As evident from the examples, inclusion of the organic polymer comprising functional groups can increase the flexibility. In some embodiments, the “full construction” article comprising an organic polymer film substrate, a hydrolyzed and condensed hardcoat layer, and hydrophilic coating has a mandrel bend equal to or less than 3/4 inch (19.1 mm), 1/2 inch (12.7 mm), 1/4 inch (6.35 mm) , or 1/8 inch (3.18 mm) without cracking. The organic polymer film substrate comprising the hydrolyzed and condensed hardcoat layer without the hydrophilic coating and the hydrolyzed and condensed hardcoat alone has a mandrel bend less than or equal to the full construction.

The method of making the hardcoat coating composition generally comprises i) combining the previously described first hydrophobic silane monomer(s) and optional second silane monomer(s) in an aqueous solution; ii) adding acidified silica nanoparticles to the aqueous solution; iii) hydrolyzing and condensing thereby forming a poly siloxane continuous network. In some embodiments, steps iii) and occur prior to step ii). The organic polymer comprising silane groups, hydroxyl groups, or acid groups is than added, typically as an aqueous solution. The hardcoat coating composition also typically comprises surfactant.
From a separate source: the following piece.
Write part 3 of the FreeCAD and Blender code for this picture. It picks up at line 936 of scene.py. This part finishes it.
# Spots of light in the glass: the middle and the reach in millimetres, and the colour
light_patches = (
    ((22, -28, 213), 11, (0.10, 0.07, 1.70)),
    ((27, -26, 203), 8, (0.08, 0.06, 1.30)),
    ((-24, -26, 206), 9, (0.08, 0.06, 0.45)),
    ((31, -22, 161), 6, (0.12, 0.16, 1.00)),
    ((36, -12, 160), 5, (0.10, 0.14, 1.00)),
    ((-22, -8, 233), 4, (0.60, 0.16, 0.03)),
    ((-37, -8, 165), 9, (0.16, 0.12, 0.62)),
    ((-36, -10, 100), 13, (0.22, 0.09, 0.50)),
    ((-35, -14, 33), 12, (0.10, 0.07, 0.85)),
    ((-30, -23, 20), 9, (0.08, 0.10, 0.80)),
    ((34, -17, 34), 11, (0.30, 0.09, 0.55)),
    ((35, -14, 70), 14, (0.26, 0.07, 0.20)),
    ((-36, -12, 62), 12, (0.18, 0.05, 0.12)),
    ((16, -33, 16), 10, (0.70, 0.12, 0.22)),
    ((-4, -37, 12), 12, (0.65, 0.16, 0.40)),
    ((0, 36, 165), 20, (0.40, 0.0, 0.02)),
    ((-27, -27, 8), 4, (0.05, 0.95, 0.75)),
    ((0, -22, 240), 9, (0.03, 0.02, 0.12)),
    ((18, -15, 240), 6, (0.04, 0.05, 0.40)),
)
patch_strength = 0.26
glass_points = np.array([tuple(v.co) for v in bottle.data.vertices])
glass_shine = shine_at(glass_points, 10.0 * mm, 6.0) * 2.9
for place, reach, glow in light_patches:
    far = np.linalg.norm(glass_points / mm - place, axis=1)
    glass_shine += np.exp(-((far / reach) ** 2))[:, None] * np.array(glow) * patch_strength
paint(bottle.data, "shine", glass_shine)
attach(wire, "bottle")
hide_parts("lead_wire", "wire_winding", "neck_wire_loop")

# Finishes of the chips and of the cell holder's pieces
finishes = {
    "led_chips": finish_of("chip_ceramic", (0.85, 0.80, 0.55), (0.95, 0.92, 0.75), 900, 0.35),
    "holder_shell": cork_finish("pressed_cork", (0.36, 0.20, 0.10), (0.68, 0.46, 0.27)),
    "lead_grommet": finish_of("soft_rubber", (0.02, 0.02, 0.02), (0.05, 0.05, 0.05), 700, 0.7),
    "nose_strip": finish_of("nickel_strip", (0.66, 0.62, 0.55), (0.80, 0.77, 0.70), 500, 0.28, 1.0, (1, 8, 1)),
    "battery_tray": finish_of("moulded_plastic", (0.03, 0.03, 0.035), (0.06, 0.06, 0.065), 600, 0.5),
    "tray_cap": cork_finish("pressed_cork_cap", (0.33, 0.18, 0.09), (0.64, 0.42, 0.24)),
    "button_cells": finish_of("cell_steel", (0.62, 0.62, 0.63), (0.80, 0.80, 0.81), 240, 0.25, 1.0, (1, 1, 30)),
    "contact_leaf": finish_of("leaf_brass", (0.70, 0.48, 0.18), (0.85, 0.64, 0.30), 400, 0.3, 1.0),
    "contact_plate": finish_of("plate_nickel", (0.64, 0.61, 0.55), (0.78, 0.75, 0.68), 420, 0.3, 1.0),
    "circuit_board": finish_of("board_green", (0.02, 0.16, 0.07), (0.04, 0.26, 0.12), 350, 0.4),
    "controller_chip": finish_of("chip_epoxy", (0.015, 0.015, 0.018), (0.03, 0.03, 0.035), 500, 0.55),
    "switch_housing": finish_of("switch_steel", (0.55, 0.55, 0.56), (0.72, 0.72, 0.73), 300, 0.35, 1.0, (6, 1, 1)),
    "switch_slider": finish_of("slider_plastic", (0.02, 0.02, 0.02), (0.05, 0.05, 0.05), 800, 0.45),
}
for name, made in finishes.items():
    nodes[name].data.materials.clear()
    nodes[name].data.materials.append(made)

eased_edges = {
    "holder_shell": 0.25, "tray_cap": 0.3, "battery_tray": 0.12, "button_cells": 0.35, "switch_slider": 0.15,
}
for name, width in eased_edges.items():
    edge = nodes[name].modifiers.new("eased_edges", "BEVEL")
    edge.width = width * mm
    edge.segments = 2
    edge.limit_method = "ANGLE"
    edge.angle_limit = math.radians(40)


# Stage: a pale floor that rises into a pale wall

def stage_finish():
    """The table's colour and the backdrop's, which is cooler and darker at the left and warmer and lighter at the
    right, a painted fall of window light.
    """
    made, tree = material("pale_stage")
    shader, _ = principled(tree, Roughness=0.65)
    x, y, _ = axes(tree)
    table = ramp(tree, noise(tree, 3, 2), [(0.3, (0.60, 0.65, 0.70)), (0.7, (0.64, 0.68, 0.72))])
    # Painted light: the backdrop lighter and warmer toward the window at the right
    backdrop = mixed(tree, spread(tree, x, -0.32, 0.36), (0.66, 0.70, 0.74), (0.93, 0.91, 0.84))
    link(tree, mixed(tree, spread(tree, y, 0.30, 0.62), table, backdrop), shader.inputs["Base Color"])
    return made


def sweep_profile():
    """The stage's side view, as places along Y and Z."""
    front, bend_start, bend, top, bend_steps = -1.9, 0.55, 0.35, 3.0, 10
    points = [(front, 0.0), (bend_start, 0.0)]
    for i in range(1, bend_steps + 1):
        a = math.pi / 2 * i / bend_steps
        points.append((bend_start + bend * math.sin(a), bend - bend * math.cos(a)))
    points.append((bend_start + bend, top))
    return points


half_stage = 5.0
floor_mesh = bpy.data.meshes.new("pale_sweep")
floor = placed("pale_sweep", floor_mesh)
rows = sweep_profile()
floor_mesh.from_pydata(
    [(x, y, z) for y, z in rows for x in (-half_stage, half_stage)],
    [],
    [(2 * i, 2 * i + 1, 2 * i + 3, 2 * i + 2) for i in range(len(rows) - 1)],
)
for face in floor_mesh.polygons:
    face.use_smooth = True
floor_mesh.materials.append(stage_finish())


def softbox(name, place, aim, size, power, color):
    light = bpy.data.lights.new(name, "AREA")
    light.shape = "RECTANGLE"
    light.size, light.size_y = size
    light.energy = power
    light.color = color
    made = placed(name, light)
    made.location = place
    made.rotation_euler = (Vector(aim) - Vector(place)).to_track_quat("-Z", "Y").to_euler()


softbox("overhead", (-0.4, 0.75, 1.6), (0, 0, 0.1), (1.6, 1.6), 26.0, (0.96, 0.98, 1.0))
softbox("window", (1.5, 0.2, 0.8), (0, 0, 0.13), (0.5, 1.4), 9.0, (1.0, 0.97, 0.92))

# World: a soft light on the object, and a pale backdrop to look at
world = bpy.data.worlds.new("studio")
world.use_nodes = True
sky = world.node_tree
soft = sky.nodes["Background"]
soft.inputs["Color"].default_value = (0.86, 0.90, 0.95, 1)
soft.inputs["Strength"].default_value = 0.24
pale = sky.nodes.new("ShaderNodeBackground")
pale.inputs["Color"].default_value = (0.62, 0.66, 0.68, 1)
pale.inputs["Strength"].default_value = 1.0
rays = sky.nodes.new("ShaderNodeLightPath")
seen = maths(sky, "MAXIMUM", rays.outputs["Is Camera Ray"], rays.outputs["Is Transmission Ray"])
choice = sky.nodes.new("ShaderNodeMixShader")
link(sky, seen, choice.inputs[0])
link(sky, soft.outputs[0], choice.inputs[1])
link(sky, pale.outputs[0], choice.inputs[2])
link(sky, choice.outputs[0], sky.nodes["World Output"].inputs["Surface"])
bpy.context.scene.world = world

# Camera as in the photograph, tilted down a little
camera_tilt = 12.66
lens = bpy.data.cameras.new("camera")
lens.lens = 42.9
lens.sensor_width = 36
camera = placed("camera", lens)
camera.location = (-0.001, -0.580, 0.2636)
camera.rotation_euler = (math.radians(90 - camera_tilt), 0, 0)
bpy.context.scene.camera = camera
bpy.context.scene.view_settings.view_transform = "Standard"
The aqueous solution comprises water and preferably a high boiling point organic solvent, such as 1 -methoxy -2 -propanol. The boiling point of the solvent is typically at least 80, 90, 100, 110, or 120°C. In the absence such solvent the cured coating surface is non-uniform, typically being uneven in thickness and exhibiting other coating defects.

In some embodiments, non-aqueous silica sols (also called silica organosols), wherein the liquid phase is predominantly organic solvent, may be used in the method of making the hardcoat composition. However, in typical embodiments, the silica nanoparticles utilized in the method are dispersions of submicron size silica nanoparticles in an aqueous liquid phase optionally comprising organic solvent mixture. Inorganic silica sols in aqueous media are well known in the art and commercially available. Silica sols in water or water-alcohol solutions are available commercially under such trade names NALCO from Nalco Water, Naperville, IL. Commercially available silica nanoparticles suitable for use in the present invention include NALCO™ 1115, NALCO™ 2326, NALCO™ 2327, and NALCO™ 2329.
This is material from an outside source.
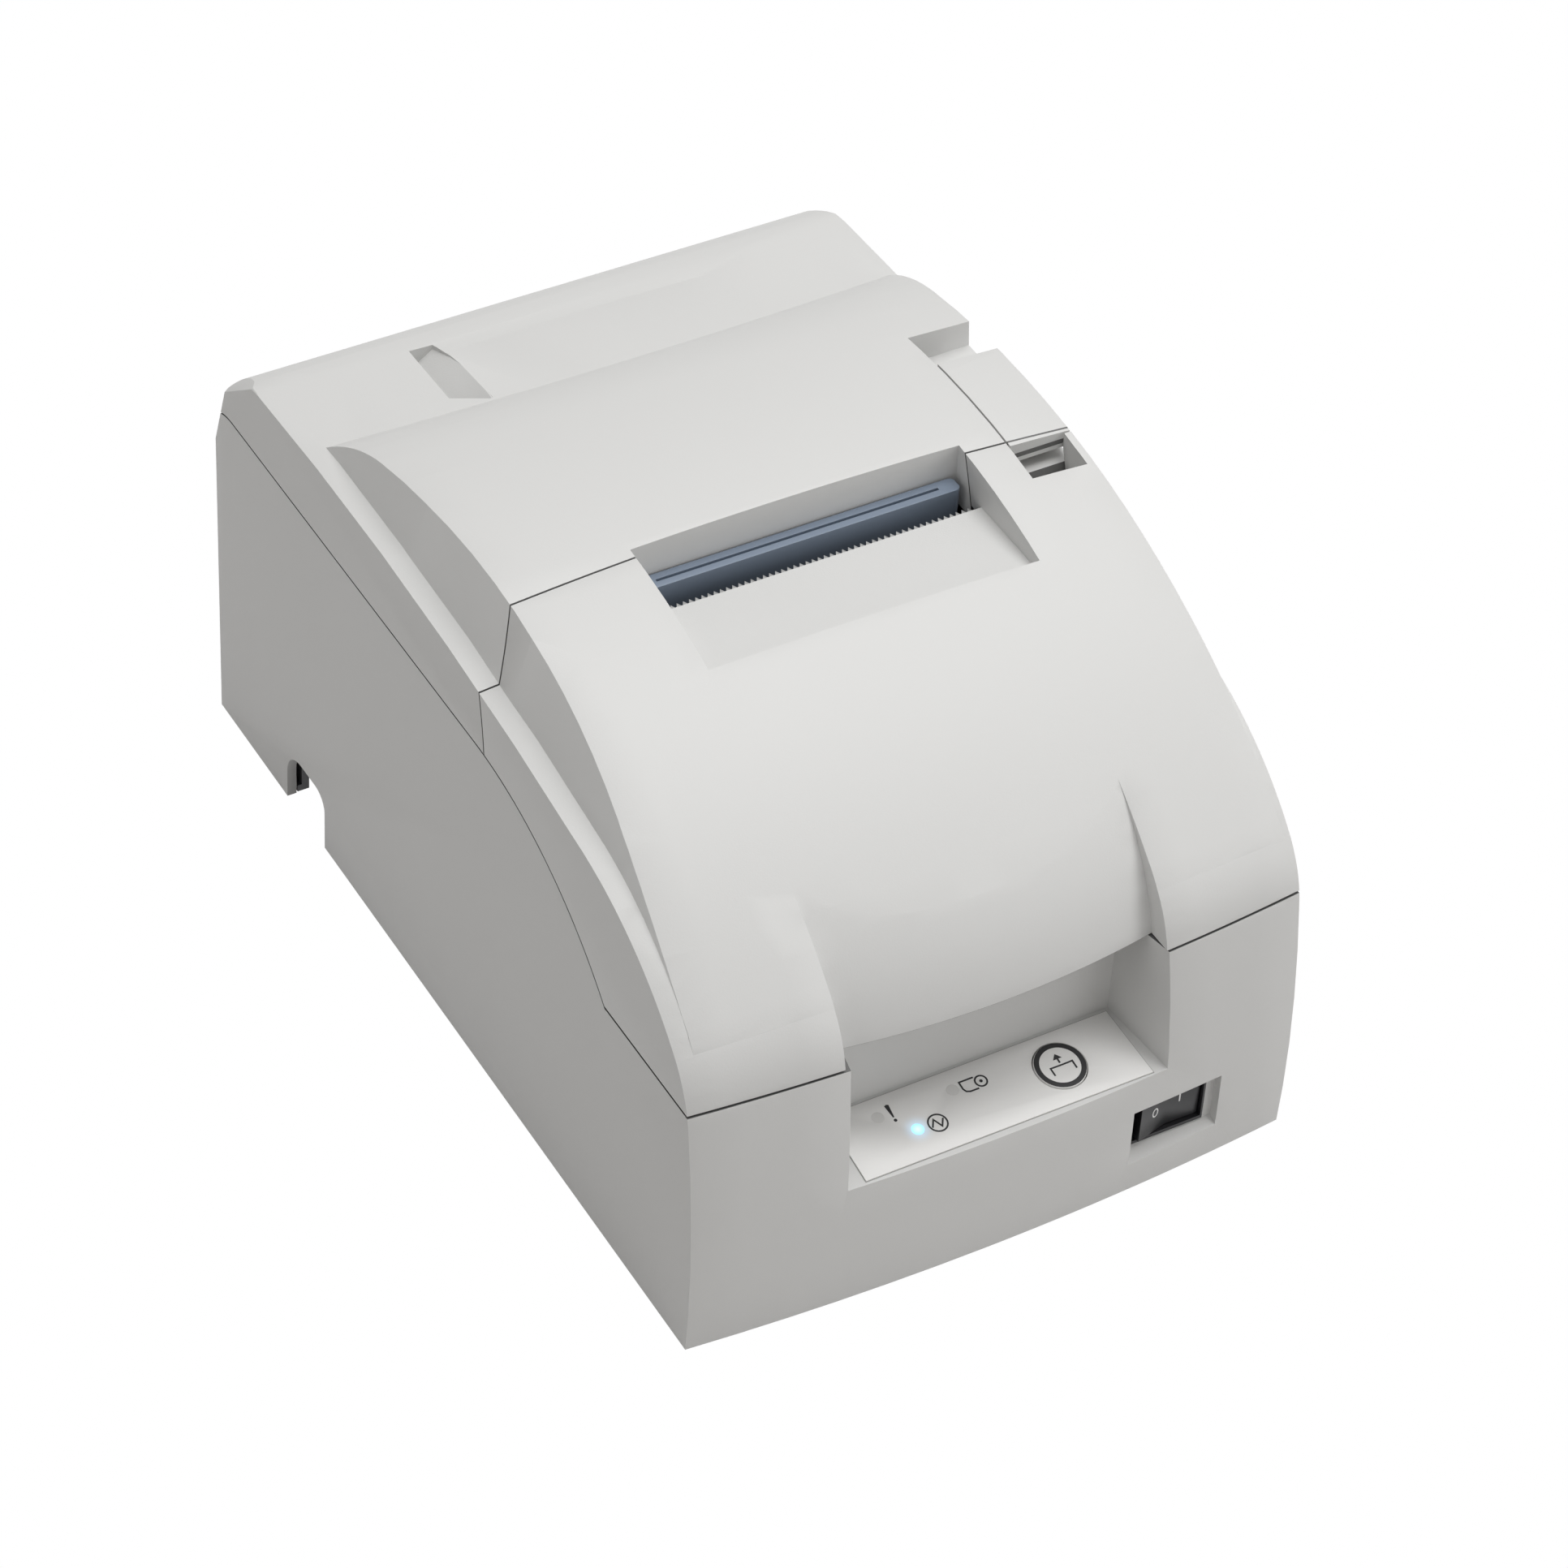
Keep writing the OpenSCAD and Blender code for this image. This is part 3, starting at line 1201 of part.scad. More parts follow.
module near_end_pin() {
    color("silver") {
        rod(tray_x[1] + tray_t, tray_x[1] + tray_t + 3.4, lever_axis[0], lever_axis[1], 1.2);
        rod(tray_x[1] + tray_t + 3, tray_x[1] + tray_t + 3.6, lever_axis[0], lever_axis[1], 2);
    }
}

body_shell();
front_cover();
rear_cover();
base_plate();
rubber_feet();
base_screws();
front_hinge_pins();
rear_hinge_pins();
open_lever();
lever_pin();
lever_spring();
tear_bar();
paper_guide();
panel_label();
feed_button();
tact_switch();
panel_board();
error_led();
paper_led();
power_led();
switch_housing();
power_rocker();
main_board();
board_standoffs();
interface_socket();
power_socket();
drawer_socket();
chips();
capacitors();
chassis();
chassis_screws();
carriage_shaft();
guide_rail();
carriage();
print_head();
timing_belt();
drive_pulley();
idler_pulley();
idler_post();
carriage_motor();
platen();
feed_roller();
feed_gear();
pinch_roller();
pinch_shaft();
roller_bushes();
middle_gear();
gear_stud();
motor_pinion();
feed_motor();
ribbon_cassette();
ribbon_band();
ribbon_knob();
roll_tray();
near_end_lever();
near_end_pin();
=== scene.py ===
import json
from math import cos, radians, sin, sqrt

import bmesh
import bpy
from mathutils import Matrix, Vector

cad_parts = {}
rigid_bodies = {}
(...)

In some embodiments, the hardcoat composition comprises silica having a mean particle size of 8 nanometers. This can be accomplished by utilizing NALCO™ 1130. In other embodiments, the hardcoat composition comprises silica having a mean particle size of 20 nanometers. This can be accomplished by utilizing NALCO™ 1130 NALCO™ 2327. In some embodiments, the hardcoat composition comprises a combination of a first silica and second silica wherein the first silica has a larger particle size than the second silica. For example, the first silica may have a mean particle size of 8 nanometers and the second silica may have a mean particle size of 20 nm. The weight ratio of the first (smaller) silica to the second (larger) silica may range from 10: 1 to 1 : 10. In some embodiments, the weight ratio of the first (smaller) silica to the second (larger) silica may be at least 2:10, 3: 10, 4:10, 5:10, 6: 10, 7:10, 8: 10, 9:10, or 10:10 (in other words 1: 1). In some embodiments, the weight ratio of the first (smaller) silica to the second (larger) silica is no greater than 10:2, 10:3, 10:4, 10:5, 10:6, 10:7, 10:8, 10:9 or 10: 10 (in other words 1: 1).
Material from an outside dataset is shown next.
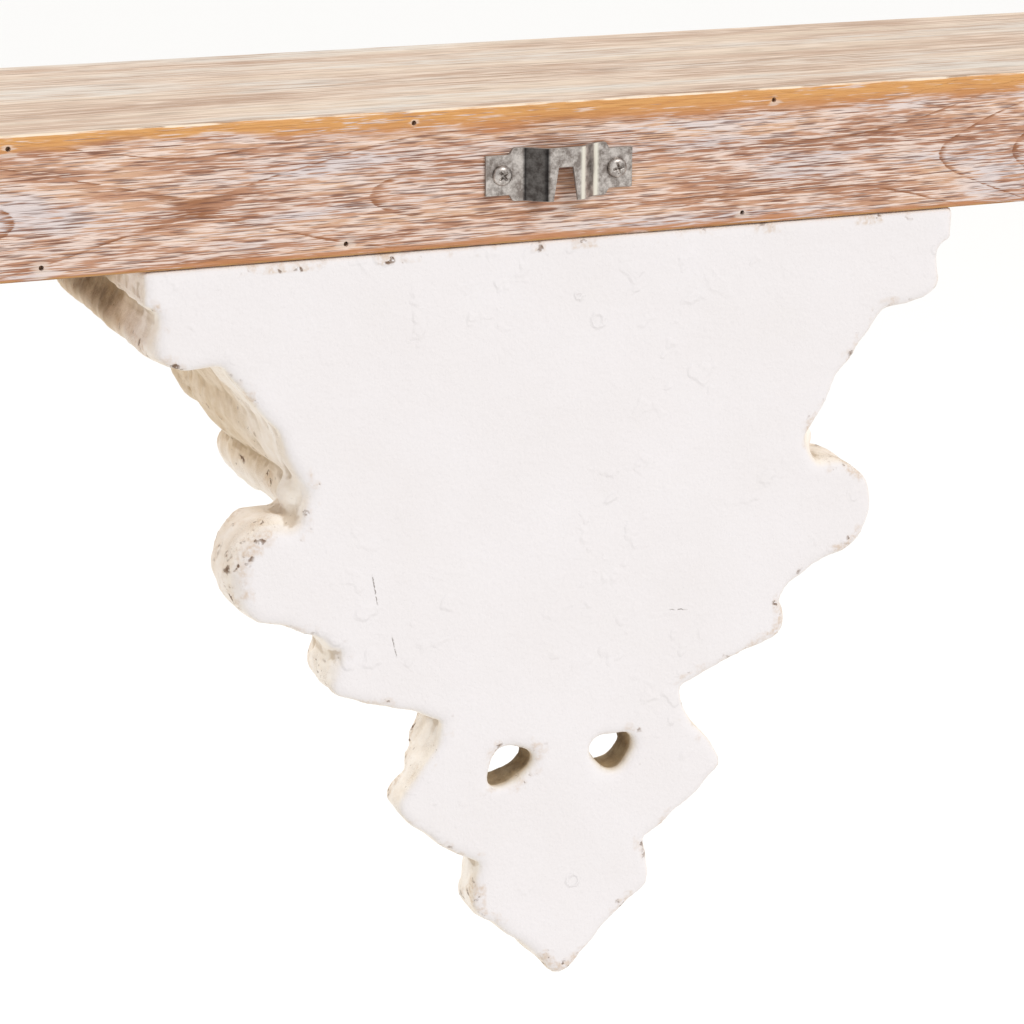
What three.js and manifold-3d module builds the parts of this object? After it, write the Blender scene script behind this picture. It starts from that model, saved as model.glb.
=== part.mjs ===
// Wall shelf on two carved corbel brackets.
//
// The shelf is a hollow box beam: four thin boards mitred along their long edges, bradded
// through the back and the front, and closed by a board at each end. A bearer block inside
// the beam, over each bracket, takes the bracket screws and the screws of a bent steel hanger.
//
// Frame: millimetres, +X to the right seen from the front, the room at -Y, the wall at +Y,
// +Z up. The origin is on the back face of the shelf, at mid length and mid height.

import * as THREE from 'three';
import { mergeVertices } from 'three/addons/utils/BufferGeometryUtils.js';
import Module from 'manifold-3d';

const wasm = await Module();
wasm.setup();

// ---------------------------------------------------------------- driving dimensions

const SHELF_LENGTH = 1200;
const SHELF_DEPTH = 137;
const SHELF_HEIGHT = 47;
const BOARD = 9;             // thickness of every board of the beam
const ARRIS = 1.25;          // rounding of the long outer edges
const GLUE_GAP = 0.25;       // clearance between one wooden piece and the next

const BRACKET_SPAN = 600;    // bracket centre to bracket centre: half the shelf length
const BEARER_WIDTH = 90;
const RIB_THICKNESS = 12;

const BRACKET_HALF_WIDTH = 149;
const BRACKET_DROP = 272;    // from the shelf's underside to the tip
const CAP_DEPTH = 128;       // the moulded cap runs nearly to the front of the shelf
const CAP_HEIGHT = 34;
const EYES = [               // the two pierced eyes near the foot, one cut as a leaning oval
  { x: 21, drop: 189, long: 8.8, short: 6.2, lean: -27 },
  { x: -19.8, drop: 188.5, long: 7.6, short: 7.2, lean: 0 },
];

const BRAD_RADIUS = 0.6;
const BRAD_LENGTH = 20;
const BRAD_SINK = 1.5;       // brads are punched below the surface
const BRAD_EDGE = 4.25;      // from the shelf's edge to the row of brads
const BRAD_HOLE_RADIUS = 0.9;
const UPPER_BRADS_X = [109, 244, 376, 510];
const LOWER_BRADS_X = [118, 220, 365, 505];

const HANGER_OFFSET = 4.4;   // hanger centre from the bracket centre, towards mid length
const STRAP = 1.2;           // sheet thickness of the hanger
const STRAP_RISE = 5.5;      // how far the bridge stands off the back board
const EAR_END = 26.7;        // half lengths along the strap
const EAR_START = 17;
const BEND_FOOT = 12.7;
const BEND_HEAD = 6.3;
const EAR_HEIGHT = 13.6;
const BRIDGE_HEIGHT = 18;
const SLOT_HEIGHT = 11.4;    // slot open at the bottom edge of the bridge
const SLOT_TOP_WIDTH = 5.2;
const SLOT_BOTTOM_WIDTH = 8.8;

const HANGER_SCREW_X = 20.9; // from the hanger's centre
const HANGER_SCREW = { head: 3.5, headHeight: 1.8, shank: 1.5, length: 16 };
const BRACKET_SCREW = { head: 4.5, headHeight: 3.5, shank: 2.2, length: 66 };
const BRACKET_SCREW_TOP = 9; // height of the countersunk heads inside the bearer blocks
const BRACKET_SCREWS_XY = [[-30, -42], [30, -42], [0, -98]];
const SCREW_GAP = 0.3;       // around a shank in its hole
const HEAD_GAP = 0.05;       // under a pan head

// derived
const TOP = SHELF_HEIGHT / 2;
const INNER = TOP - BOARD;
const INNER_DEPTH = SHELF_DEPTH - 2 * BOARD;
const MID_Y = -SHELF_DEPTH / 2;
const LENGTHWAYS = new THREE.Matrix4().set(0, 0, 1, 0, 1, 0, 0, 0, 0, 1, 0, 0, 0, 0, 0, 1);
const FORWARDS = new THREE.Matrix4().set(1, 0, 0, 0, 0, 0, -1, 0, 0, 1, 0, 0, 0, 0, 0, 1);

// ---------------------------------------------------------------- materials

function paint(color, roughness, metalness = 0) {
  return new THREE.MeshStandardMaterial({ color, roughness, metalness });
}

const limedTop = () => paint(0xd9c8b2, 0.75);
const limedWood = () => paint(0xc9a58c, 0.75);
const rawWood = () => paint(0xd8b98c, 0.8);
const chalkPaint = () => paint(0xf2eeea, 0.85);
const platedSteel = () => paint(0xb9babb, 0.3, 1);
const blackSteel = () => paint(0x4a4742, 0.5, 1);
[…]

The hardcoat coating composition generally contains sufficient acid to provide a pH of less than 6 or 5. In some embodiments, it has been found that the pH of the coating composition can be adjusted to pH from 5 to 6 after reducing the pH to less than 5. This allows one to coat pH-sensitive substrates. Sodium stabilized silica nanoparticles are typically first acidified prior to dilution with an organic solvent such as ethanol. Dilution prior to acidification may yield poor or non-uniform coatings. Ammonium stabilized silica nanoparticles may generally be diluted and acidified in any order.

The hardcoat coating composition typically contains a (e.g. weaker) acid having a pKa of >4, such as acetic acid. In other embodiments, the hardcoat coating composition typically contains a (e.g. weaker) acid having a pKa of >4 in combination with a stronger acid having a pKa (H2O) of <3.5 , <2.5 , or less than 1. Useful acids include both organic and inorganic acids and may be exemplified by oxalic acid, citric acid, H₂SO₃, H3PO4, CF3CO2H, HC1, HBr, HI, HBrO₃, HNO₃, HC1O₄, H₂SO₄, CH3SO3H, CF3SO3H, CF3CO2H, and CH3SO2OH. A mixture of organic and inorganic acid can be utilized. In some embodiments, the weight ratio of stronger acid (e.g. nitric acid) to weaker acid (e.g. acetic acid) is less than 5:1, 4: 1, 3: 1, 2: 1, or 1: 1.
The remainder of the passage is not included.